The material will be covered throughout the third and part of the fourth marking periods in about 15 sessions, each of which will be eighty minutes in length; these long periods will allow me to implement complex strategies and a variety of activities without many interruptions.
Rationale
Realismo mágico (Magic Realism)
Many are the definitions and explanations of what magic (or magical) realism is, and few of them are accurate. Probably because when academic critics tried to define the term with rigor, they realized it is powerful, but not precise. Some critics have applied the term to any example of the unreal or the fantastic in literature, leaving behind such intrinsic features as its regionality, cultural and political circumstances, as well as its historical contradictions.
The term "magic realism" as such was initially used in 1925 by the German art critic Franz Roh, to describe a group of post-expressionist painters that included Max Beckman and Otto Dix. The general tendency was to return to realism after expressionist extravagance. Unlike the literary term, magical realism in art describes paintings that do not include fantastic or magical features. It was not until 1949 that the label magic realism was narrative techniques used in Latin American literature.
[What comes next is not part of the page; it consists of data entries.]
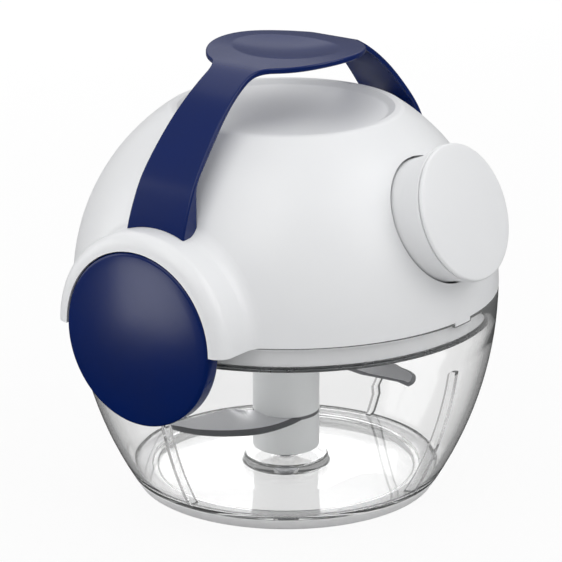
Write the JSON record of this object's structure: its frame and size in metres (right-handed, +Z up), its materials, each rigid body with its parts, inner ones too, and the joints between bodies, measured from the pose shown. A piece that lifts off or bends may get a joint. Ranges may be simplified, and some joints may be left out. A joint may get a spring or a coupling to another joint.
{
  "type": "pull-string food chopper",
  "caption": "Hand chopper: clear bowl with curved blades on a pin, white domed lid with a pull cord knob, dark blue handle and turn locks.",
  "frame": {"origin": "on the bowl's axis, on the table under the foot ring", "axes": "+Z up along the blades' axis; X runs through the two turn locks and the handle's ends; -Y points towards the pull knob"},
  "size_m": [0.169, 0.1592, 0.1583],
  "materials": {
    "clear_plastic": "clear smooth plastic",
    "grey_rubber": "soft matte",
    "steel": "satin",
    "blade_steel": "fine ground",
    "spring_steel": "plain",
    "bush_plastic": "smooth",
    "hub_plastic": "smooth, slightly glossy",
    "white_plastic": "smooth gloss",
    "clear_silicone": "soft, pale",
    "inner_plastic": "moulded, matte",
    "white_cord": "braided",
    "navy_plastic": "smooth gloss"
  },
  "bodies": {
    "bowl": {"bowl": "clear_plastic", "foot_ring": "grey_rubber", "pivot_pin": "steel"},
    "lid": {"lid_shell": "white_plastic", "inner_cover": "white_plastic", "seal_ring": "clear_silicone", "cover_screws": "steel", "cover_bush": "bush_plastic", "spring_case": "inner_plastic", "spring_case_screws": "steel", "rewind_spring": "spring_steel", "reel_cover": "inner_plastic", "top_bush": "bush_plastic", "reel_cover_screws": "steel", "cord_guide": "bush_plastic", "handle": "navy_plastic", "handle_screws": "steel", "lock_screws": "steel", "lock_washers": "steel"},
    "reel": {"drive_shaft": "inner_plastic", "shaft_ring": "steel", "reel": "inner_plastic", "cord_winding": "white_cord"},
    "knob": {"knob_body": "white_plastic", "knob_cap": "white_plastic", "cord_stopper": "steel", "pull_cord": "white_cord"},
    "blade_carrier": {"pivot_bush": "bush_plastic"},
    "blades": {"blade_hub": "hub_plastic", "bush_retaining_ring": "steel", "lower_blade": "blade_steel", "blade_spacer": "hub_plastic", "upper_blade": "blade_steel", "hub_cap": "hub_plastic", "hub_screw": "steel"},
    "left_lock": {"lock_cam_left": "inner_plastic", "lock_cap_left": "navy_plastic"},
    "right_lock": {"lock_cam_right": "inner_plastic", "lock_cap_right": "navy_plastic"}
  },
  "joints": [
    {"name": "lid_lift", "type": "slide", "parent": "bowl", "child": "lid", "axis": [0, 0, 1], "range_m": [0, 0.16]},
    {"name": "knob_pull", "type": "slide", "parent": "lid", "child": "knob", "axis": [0, -0.9294, 0.3691], "range_m": [0, 0.4], "stiffness_N_per_m": 20, "springref_m": -0.15, "deforming": ["pull_cord"]},
    {"name": "reel_spin", "type": "hinge", "parent": "lid", "child": "reel", "pos_m": [0, 0, 0.104], "axis": [0, 0, 1], "range_deg": [0, 1280], "deforming": ["rewind_spring"]},
    {"name": "blade_lift", "type": "slide", "parent": "bowl", "child": "blade_carrier", "axis": [0, 0, 1], "range_m": [0, 0.08]},
    {"name": "blade_spin", "type": "hinge", "parent": "blade_carrier", "child": "blades", "pos_m": [0, 0, 0.03], "axis": [0, 0, 1], "range_deg": [0, 1280]},
    {"name": "left_lock_turn", "type": "hinge", "parent": "lid", "child": "left_lock", "pos_m": [-0.08, 0, 0.0737], "axis": [-1, 0, 0], "range_deg": [0, 90]},
    {"name": "right_lock_turn", "type": "hinge", "parent": "lid", "child": "right_lock", "pos_m": [0.08, 0, 0.0737], "axis": [-1, 0, 0], "range_deg": [0, 90]}
  ],
  "couplings": [
    {"joint": "reel_spin", "follows": "knob_pull", "rad_per_m": 55.556},
    {"joint": "blade_spin", "follows": "knob_pull", "rad_per_m": 55.556},
    {"joint": "blade_lift", "follows": "lid_lift", "ratio": 0.5}
  ]
}
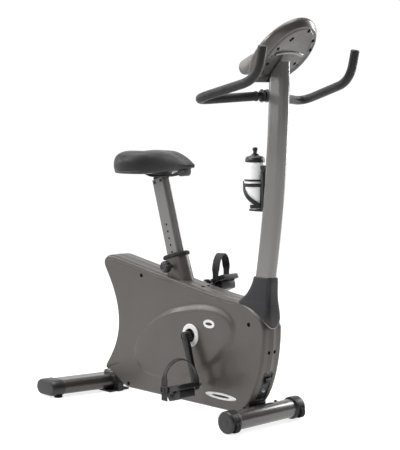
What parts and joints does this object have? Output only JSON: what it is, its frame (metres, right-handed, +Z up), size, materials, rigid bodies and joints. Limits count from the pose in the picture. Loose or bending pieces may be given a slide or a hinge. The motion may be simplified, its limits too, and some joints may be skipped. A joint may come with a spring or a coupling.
{
  "type": "exercise bike",
  "caption": "Upright exercise bike with an enclosed belt drive, height-adjustable saddle, strapped pedals, curved mast, bullhorn bar, round console and bottle cage.",
  "frame": {"origin": "floor level, under the middle of the bounding box", "axes": "+X to the front of the bike, +Y to the rider's left, +Z up"},
  "size_m": [1.0944, 0.5292, 1.3087],
  "materials": {
    "painted_tube": "satin metallic grey",
    "painted_black": "satin black",
    "casing": "metallic grey-brown moulded plastic",
    "console_casing": "metallic grey moulded plastic",
    "black_plastic": "fine grain",
    "white_plastic": "satin",
    "red_plastic": "satin",
    "steel": "machined",
    "iron": "machined rim",
    "rubber": "matt",
    "vinyl": "grained black vinyl",
    "bottle_body": "translucent white",
    "lens": "dark display window"
  },
  "bodies": {
    "base": {"main_frame": "painted_black", "rear_stabilizer": "painted_tube", "rear_cap_right": "black_plastic", "rear_cap_left": "black_plastic", "rear_foot_right": "rubber", "rear_foot_left": "rubber", "front_stabilizer": "painted_tube", "front_cap_right": "black_plastic", "front_cap_left": "black_plastic", "right_shell": "casing", "left_shell": "casing", "crank_cover_right": "white_plastic", "crank_cover_left": "white_plastic", "power_panel": "black_plastic", "drive_belt": "rubber", "bottom_bracket_bearing_right": "steel", "bottom_bracket_bearing_left": "steel", "seat_sleeve": "casing", "sleeve_collar": "black_plastic", "mast": "painted_tube", "mast_boot": "black_plastic", "handlebar": "painted_tube", "grip_right": "rubber", "grip_left": "rubber", "handlebar_clamp": "black_plastic", "console_back": "console_casing", "console_front": "console_casing", "console_neck": "black_plastic", "display_lens": "lens", "bottle_cage": "black_plastic"},
    "transport_wheel_right": {"transport_wheel_right": "rubber"},
    "transport_wheel_left": {"transport_wheel_left": "rubber"},
    "seat": {"seat_post": "painted_tube", "saddle_clamp": "painted_black", "saddle_base": "black_plastic", "saddle_pad": "vinyl"},
    "adjust_knob": {"adjust_knob": "black_plastic"},
    "crankset": {"crank_axle": "steel", "drive_pulley": "black_plastic", "crank_arm_right": "painted_black", "crank_arm_left": "painted_black", "pedal_spindle_right": "steel", "pedal_spindle_left": "steel"},
    "pedal_right": {"pedal_right": "black_plastic", "pedal_strap_right": "rubber"},
    "pedal_left": {"pedal_left": "black_plastic", "pedal_strap_left": "rubber"},
    "flywheel": {"flywheel": "iron", "flywheel_pulley": "steel", "flywheel_axle": "steel"},
    "idler_arm": {"idler_arm": "steel"},
    "idler_wheel": {"idler_wheel": "black_plastic"},
    "magnet_carriage": {"magnet_carriage": "painted_black"},
    "bottle": {"bottle": "bottle_body", "bottle_cap": "black_plastic"},
    "bottle_valve": {"bottle_valve": "black_plastic"},
    "power_switch": {"power_switch": "black_plastic"},
    "up_key": {"up_key": "white_plastic"},
    "start_key": {"start_key": "red_plastic"},
    "down_key": {"down_key": "white_plastic"}
  },
  "joints": [
    {"name": "seat_height", "type": "slide", "parent": "base", "child": "seat", "axis": [-0.2924, 0, 0.9563], "range_m": [-0.1464, 0.0244]},
    {"name": "adjust_knob_pull", "type": "slide", "parent": "base", "child": "adjust_knob", "axis": [0, -1, 0], "range_m": [0, 0.012], "stiffness_N_per_m": 900},
    {"name": "crank_spin", "type": "hinge", "parent": "base", "child": "crankset", "pos_m": [0.048, 0, 0.268], "axis": [0, 1, 0], "continuous": true},
    {"name": "pedal_right_spin", "type": "hinge", "parent": "crankset", "child": "pedal_right", "pos_m": [0.11031, -0.15, 0.10983], "axis": [0, 1, 0], "continuous": true},
    {"name": "pedal_left_spin", "type": "hinge", "parent": "crankset", "child": "pedal_left", "pos_m": [-0.01431, 0.15, 0.42617], "axis": [0, 1, 0], "continuous": true},
    {"name": "flywheel_spin", "type": "hinge", "parent": "base", "child": "flywheel", "pos_m": [-0.157, 0, 0.19], "axis": [0, 1, 0], "continuous": true},
    {"name": "idler_arm_swing", "type": "hinge", "parent": "base", "child": "idler_arm", "pos_m": [-0.022, 0.01, 0.121], "axis": [0, 1, 0], "range_deg": [-6, 0], "stiffness_Nm_per_rad": 20},
    {"name": "idler_wheel_spin", "type": "hinge", "parent": "idler_arm", "child": "idler_wheel", "pos_m": [-0.072, 0.03, 0.1413], "axis": [0, 1, 0], "continuous": true},
    {"name": "magnet_swing", "type": "hinge", "parent": "base", "child": "magnet_carriage", "pos_m": [-0.29, -0.02, 0.188], "axis": [0, 1, 0], "range_deg": [-8, 0]},
    {"name": "transport_wheel_right_spin", "type": "hinge", "parent": "base", "child": "transport_wheel_right", "pos_m": [0.36, -0.152, 0.026], "axis": [0, 1, 0], "continuous": true},
    {"name": "transport_wheel_left_spin", "type": "hinge", "parent": "base", "child": "transport_wheel_left", "pos_m": [0.36, 0.152, 0.026], "axis": [0, 1, 0], "continuous": true},
    {"name": "bottle_lift", "type": "slide", "parent": "base", "child": "bottle", "axis": [0, 0, 1], "range_m": [0, 0.16]},
    {"name": "bottle_valve_pull", "type": "slide", "parent": "bottle", "child": "bottle_valve", "axis": [0, 0, 1], "range_m": [0, 0.006]},
    {"name": "power_switch_rock", "type": "hinge", "parent": "base", "child": "power_switch", "pos_m": [0.353, 0.003, 0.153], "axis": [0, 1, 0], "range_deg": [0, 12]},
    {"name": "up_key_press", "type": "slide", "parent": "base", "child": "up_key", "axis": [-0.3811, 0, 0.9245], "range_m": [-0.0008, 0], "stiffness_N_per_m": 700},
    {"name": "start_key_press", "type": "slide", "parent": "base", "child": "start_key", "axis": [-0.3811, 0, 0.9245], "range_m": [-0.0008, 0], "stiffness_N_per_m": 700},
    {"name": "down_key_press", "type": "slide", "parent": "base", "child": "down_key", "axis": [-0.3811, 0, 0.9245], "range_m": [-0.0008, 0], "stiffness_N_per_m": 700}
  ],
  "couplings": [
    {"joint": "flywheel_spin", "follows": "crank_spin", "ratio": 6.5},
    {"joint": "idler_wheel_spin", "follows": "crank_spin", "ratio": -5}
  ]
}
Many Latin American writers - such as the Cuban Alejo Carpentier and Guatemalan Miguel ángel Asturias-, spent time in Paris experimenting with Surrealism during the 1920s and 1930s. They combined some of the Surrealist features with the realities of their continent. Surrealists tried to produce magical effects through artificial techniques: automatic writing, hypnosis and dreaming; meanwhile the magical realists portrayed the real world as having marvelous aspects inherent in it.
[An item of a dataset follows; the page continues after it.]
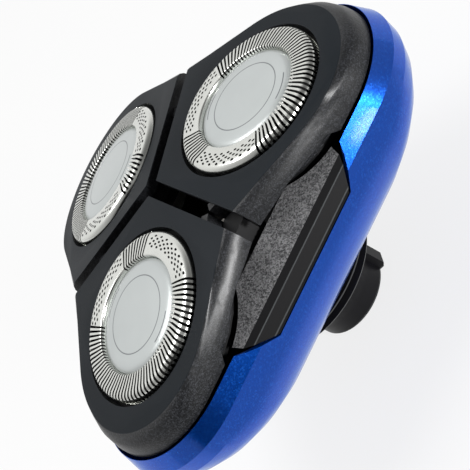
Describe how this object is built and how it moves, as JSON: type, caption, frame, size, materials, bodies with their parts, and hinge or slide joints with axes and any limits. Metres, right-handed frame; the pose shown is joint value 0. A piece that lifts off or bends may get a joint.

Alejo Carpentier criticized surrealists, his former friends, for juxtaposing objects that would never naturally be found together. He believed that magic realism is part of the natural heritage of Latin America because of its geographic, cultural and historic uniqueness. Gabriel García Márquez supports this view of magical realism as a technique particular to Central and South America, since this magic is part of the landscape and cannot be relocated: "poets and beggars, musicians and prophets, warriors and scoundrels, all creatures of that unbridled reality, we have had to ask but little of imagination, for our crucial problem has been a lack of conventional means to render our lives believable." (4)
Gabriel García Márquez agrees with Carpentier and suggests that magic realism is a part of the Latin American idiosyncrasy since it arises out of the Latin American experience, more as a result of political necessity than as a result of cultural instability.
The term was later on used by Venezuelan intellectual Arturo Uslar Pietri to describe the work of some Latin American writers. By the 1960s many critics and readers used it since fantastic, mythical and magical elements had become a common feature in Spanish American fiction by then. He also noted that the "magical realists" described the supernatural and magical elements naturally, accepting them with little or no surprise.
Naomi Lindstrom defines Magical Realism as a "narrative technique that blurs the distinction between fantasy and reality." Characterized, she says "by an equal acceptance of the ordinary and the extraordinary. Magic realism fuses lyrical and, at times, fantastic writing with an examination of the character of human existence and an implicit criticism of society, particularly the elite." (5)
Another explanation of the term presents it as "fiction that does not distinguish between realistic and non-realistic events, fiction in which the supernatural, the mythical, or the implausible are assimilated to the cognitive structure of reality without a perceptive break in the narrator's or character's consciousness. Magical realism is a style associated with Latin American fiction especially in the 1960s and after." (6)
Some scholars state that there would be no reason to engage in magic realism if there were not a truth that cannot be revealed except through distortion. This is a key difference between magical realism and other kinds of fantastic trends; magic realism relies on a fusion of facts and fantasy in the service of a quest of meaning, instead of just relying on isolated fantastic episodes or elements. Magic realism combines fantasy with raw physical or social reality in a search for truth governing the surface of everyday life.
Writers look for supernatural phenomena in the natural world and in human actions and they often turn common places into mysterious happenings. Reality seems to be changed, but the reader still perceives essential truths as a result of this distortion.
García Marquez' novels help to define magic realism and illustrate how it works. In Cien años de soledad, a woman named Remedios the Beauty ascends to heaven grasping the bed sheets she had been folding in her hands. Such beauty, García Márquez suggests, cannot survive in this imperfect world of lust and greed. Remedios escapes her endless chain of male admirers by going to heaven, where her purity best belongs.
Some of the representative magic realists besides Gabriel García Márquez and Alejo Carpentier are Argentine Jorge Luis Borges, Mexican Carlos Fuentes and Chileans José Donoso and Isabel Allende.
As mentioned before, extreme dramas of political experiences in Latin American countries prompt the authors to represent reality through distortion. Film is then a natural outgrowth of the necessity to bring this unique reality to the media. Adaptations, though, have a danger since sometimes it is not easy to express or put everything in a text into images, since there is no room left for imagination. Sometimes it is just a matter of having the economic goal instead of the artistic one as a priority.
Early on, filmmakers understood the potential of magical realism in their media, as for example, Federico Fellini, whose works in the 1950s and 1960s present qualities that would seem to be magical while still being realist.